Karena itu, hasil survei berbusa Deny JA yang menyebut ada potensi kekalahan Jokowi jika terjadi Golput signifikan yang urung memilih Jokowi sebagai sebab kekalahan. Dari rilis survei kompas ini, bisa dipahami bahwa pemilih Jokowi banyak yang bermigrasi memilih pasangan Prabowo – Sandi, bukan menjadi golput sebagaimana klaim survei-surveyan Deny JA.
Sebenarnya, kompas telah melayangkan talak satu itu pada saat debat Pilpres kedua. Pasca debat, kompas termasuk yang paling awal merilis data-data info grafis dalam bentuk meme yang membantah klaim Jokowi saat debat. Data Import, data kebakaran hutan dan lahan, data konflik agraria dan pembebasan lahan, adalah data yang disajikan untuk membantah ujaran hoax Jokowi.
Jadi, rilis survei Litbang kompas ini sebenarnya sudah talak tiga. Tinggal prosesi cerai saja yang belum diformalkan.
Saat ini, media sudah memposisikan Jokowi tidak lagi sebagai media darling.
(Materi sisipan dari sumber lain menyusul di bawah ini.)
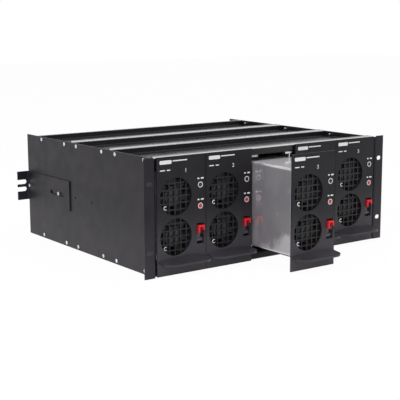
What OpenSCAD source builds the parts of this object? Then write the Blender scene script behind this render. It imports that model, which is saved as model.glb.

Jokowi, bukan lagi kekasih media yang apapun dari Jokowi ditampilkan media dengan pemberitaan wangi. Ibarat kentut saja, dulu Jokowi diceritakan wangi bak minyak kesturi.
Sekarang ? Lihatlah, bagaimana media koor mengabarkan berita ‘Jokowi Error’, koor mengabarkan ‘Jokowi Melawan’, dua judul berita ini fakta, tapi desain Framingnya sudah berbeda. Jokowi sudah diframing sebagai ‘putus hubungan, bukan lagi kekasih media’ yang dikabarkan aspek negatifnya.
Padahal, media bisa saja tidak mengabarkan pengakuan Jokowi error. Cukup mengabarkan hal positifnya, misalnya : dukungan rakyat di Bali yang membludak untuk petahana. Atau judul berita yang manis lainnya.
Jokowi sudah diperlakukan oleh media sebagai objek jurnalisme biasa, adagium ‘BAD NEWS IS GOOD NEWS’ sudah diterapkan kepada Jokowi. Media, tak peduli apakah keburukan Jokowi merontokkan elektabilitas Jokowi. Media, hanya berfokus pada tuntutan pembaca, tuntutan viewer, judul dan berita yang menarik itu yang mengundang sensasi. Terlepas, itu mengabarkan kebaikan atau keburukan.
Oh Pak Jokowi, masa mu telah berakhir. Media telah meninggalkamu, engkau akan kembali sepi dalam kesendirian. Kembali menepi, bertapa dan merenung dipinggir kali bengawan Solo.